More often than not, a company will have at least one ownership problem with its intellectual property (sometimes many), and the company may need to find it before the deal closes to ensure it isn’t a deal breaker.

Many problems arise because the dealmakers misunderstand the fundamental nature of intellectual property. In short, intellectual property is a negative right (a stop sign) and not a positive right (a ticket to ride).

Specifically, a patent allows you to stop others from practicing your invention (with an injunction) and to get money for any infringement you could not stop in time (damages). But it does not give you the right to do anything because it is not a ticket: You don’t need a patent to start selling your invention (though you need it for protection), and if you have a patent, you can still be stopped, such as by FDA or import restrictions, or by another company that has its own patent that covers your product or process.

Bottom line: Intellectual property can be extremely powerful, but you need to understand what you’re buying and how it can be turned into profit.

Make sure your patents and business goals are aligned. Oftentimes, a company’s intellectual property protection strays from its business goals or vice-versa.

In the due diligence process, you need to make sure that the intellectual property and business strategy align in at least two ways: The patents and trademarks actually cover the products and services you and/or your competitors offer (technical alignment); and the intellectual property covers areas of importance to the company (such as areas of future expansion or areas in which you want to block competitors) even if you and your competitors are not there yet (strategic alignment).

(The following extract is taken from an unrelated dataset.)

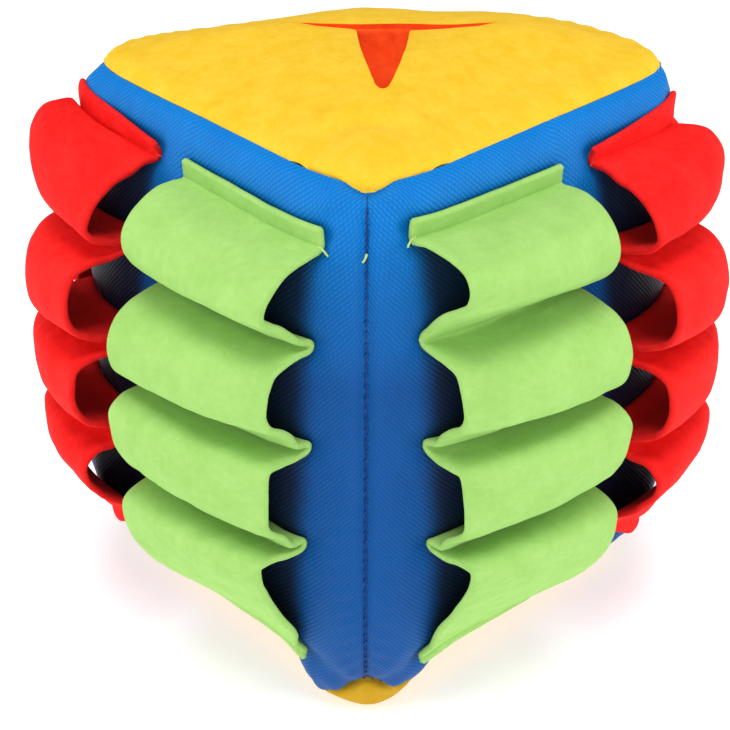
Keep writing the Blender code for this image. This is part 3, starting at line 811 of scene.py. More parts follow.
def build_side(face, k):
    s = ease(112, 0.22)
    t = (ease(124, 0.20) + 1) / 2
    T, S = np.meshgrid(t, s, indexing="ij")
    C = corner_at(T)
    Q = S * C
    P = on_side(face, Q, T)
    middle = P.mean((0, 1))
    N = facing(P, grid_normals(P), P - np.array([0, 0, middle[2]]))
    # right at the upright seams the cloth moves along the diagonal, on both sides alike
    diag = np.where((Q < 0)[..., None], P[:, :1], P[:, -1:]) * np.array([1, 1, 0])
    diag = diag / np.linalg.norm(diag, axis=-1, keepdims=True)
    diag = diag * np.hypot(N[..., 0], N[..., 1])[..., None] + N * np.array([0, 0, 1])
    share = bell(C - np.abs(Q), 3.5)[..., None]
    N = N * (1 - share) + diag * share
    N /= np.linalg.norm(N, axis=-1, keepdims=True)
    P = P + N * side_relief(face, Q, T, k)[..., None]
    if face in ("back", "left"):
        # behind the side corners the edge is pulled down a little
        up = (1 - T) * (SEAM_HIGH - SEAM_LOW)
        P[..., 2] -= 1.3 * bell(C + Q, 8.0) * bell(up, 3.5)
    N = facing(P, grid_normals(P), P - np.array([0, 0, middle[2]]))
    u, v = arc_lengths(P)
    # turn the seam allowances in
    inward = -N
    def add_col(P, col, reach, share):
        base = P[:, col]
        axis = base * np.array([1, 1, 0])
        axis /= np.linalg.norm(axis, axis=1, keepdims=True)
        return base - axis * reach

    left = [add_col(P, 0, r, 0) for r in (3.4, 1.7)]
    right = [add_col(P, -1, r, 0) for r in (1.7, 3.4)]
    P2 = np.concatenate([np.stack(left, 1), P, np.stack(right, 1)], 1)
    u2 = np.concatenate([u[:, :1] - 3.4, u[:, :1] - 1.7, u, u[:, -1:] + 1.7, u[:, -1:] + 3.4], 1)
    v2 = np.concatenate([v[:, :1]] * 2 + [v] + [v[:, -1:]] * 2, 1)

    def add_row(P, row, drop):
        base = P[row]
        axis = base * np.array([1, 1, 0])
        axis /= np.linalg.norm(axis, axis=1, keepdims=True)
        return base - axis * 2.2 * abs(drop) / 2.0 + np.array([0, 0, -drop * 0.9])

    top = [add_row(P2, -1, 1.6), add_row(P2, -1, 3.2)]
    low = [add_row(P2, 0, -3.2), add_row(P2, 0, -1.6)]
    P3 = np.concatenate([np.stack(low), P2, np.stack(top)], 0)
    u3 = np.concatenate([u2[:1]] * 2 + [u2] + [u2[-1:]] * 2, 0)
    v3 = np.concatenate([v2[:1] - 3.2, v2[:1] - 1.6, v2, v2[-1:] + 1.6, v2[-1:] + 3.2], 0)
    N3 = grid_normals(P3)
    N3 = facing(P3, N3, P3 - np.array([0, 0, middle[2]]))
    UV = np.stack([u3, v3], -1)
    obj = shell(face + "_cover", P3, N3, 0.75, [M["blue"]], UV, round_rim=(0, 0, 0, 0), angle=70)
    # sets the mask for the painted shade under the loops
    paint_shade_under(obj, face)
    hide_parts(face + "_panel")
    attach(obj, "cube")
    return obj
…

For example, a good patent strategy will produce patents directed at the core of a company’s technology, and also produce a “picket fence” protection of patents at multiple points around the technology.

Go for quality over quantity. Companies like IBM can tote up their total granted patents in annual lists because they engage in massive intellectual property “mutually assured destruction” with other giants, and thus tend to license entire portfolios. Big companies like to look at quantity because it’s easy to measure and negotiate with.

However, small companies should not act like IBM — they have to be more selective and pay attention to the quality of the intellectual property owned. Any company can get a patent from the U.S. Patent Office if they make it excessively narrow and worthless, just as any real estate agent can sell a house quickly if the price is low enough. When doing a deal, make sure that the intellectual property you are buying brings real value and is not just filler for a schedule to the sales contract.

You have to dig
Companies typically schedule their intellectual property at the back of a contract (which is a good practice), but they do not always consider the intellectual property that cannot be scheduled.

Such nascent intellectual property includes property that has not yet been protected, such as brands for which a trademark has not been registered or an invention for which the company has not yet received a disclosure (especially those developed in the past year), or property for which formal protection cannot be sought at all, such as trade secrets and intellectual capital still in the minds and experience of employees.

To find this property, you have to dig: into corporate processes to determine whether you can protect trade secrets, into employment agreements to determine whether the property can walk out the door when some employees inevitably leave after the deal, and into various agreements to make sure you have adequate rights vis-à-vis your business partners.

Two distinct issues bear emphasis here. First, absent an agreement, the number of employees who are obligated to assign inventions to their employers is probably much smaller than you think. Thus, if you do not have good agreements with everyone who thinks for you, seek counsel.

Second, absent an agreement, non-employees (such as consultants or contractors) own the copyright in the work they do for you. As a result, software vendors can (if they want) prevent you from updating your systems and can also sell “your” software to all your competitors, even if it was custom-designed for you.

Intellectual property is too complicated to be fully tamed in any deal. But, if you focus on the points above, you should be well on your way to avoiding the most egregious mistakes, and you will definitely be well ahead of the curve.